I like a book that is literate by normal fiction standards. There should be at least one likable character, several plausible perps, no cliches, and loose ends tied up in the conclusion. You should be able to look back in the story and see that clues were carefully laid, and not just in the last quarter. But the clues should be puzzling as you read along. The reader’s brain should be engaged at all times, trying to figure out where the plot is headed.

I like the bad guys or gals to be caught, not to die a natural death or commit suicide, which always feels like a cop-out.

Some people say that Bleak House was the first detective mystery. Dickens certainly sets a high standard for all the measures I value.

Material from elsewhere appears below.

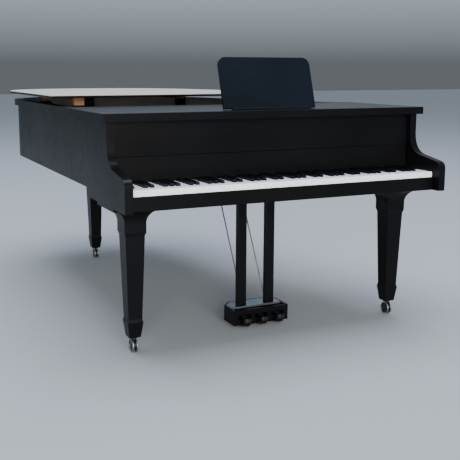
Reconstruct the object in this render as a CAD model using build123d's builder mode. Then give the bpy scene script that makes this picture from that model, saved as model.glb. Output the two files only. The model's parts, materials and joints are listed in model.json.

I am often drawn to a mystery because of a locale that’s exotic, at least to me, and I find that many authors, even if they have a weak plot, do research into the setting that I appreciate. Still, I may have to take a long break from this genre as I am getting extremely frustrated with increasing inconsistencies, carelessness about plots, typos, and the hostility to readers that starts to appear when authors feel too much pressure to keep churning out more books.

It’s hard to define what I mean by hostility to readers. I noted it, for example, in Martha Grimes, Walter Mosley, and others I once loved but had to stop reading. It has something to do with throwing favorite characters at the reader in a perfunctory way with no new shades. It has something to do with the bones of the formula being too visible, to the point that you can almost see the writer at her desk with her chart of what has to happen in each chapter. And it has something to do with endings that fail to tie up loose threads. I often feel resentment from an author about the pressure from readers to keep delivering this exact sort of book when perhaps the author would prefer to tackle a completely different genre.

Inspector Bucket in Bleak House, by Charles Dickens.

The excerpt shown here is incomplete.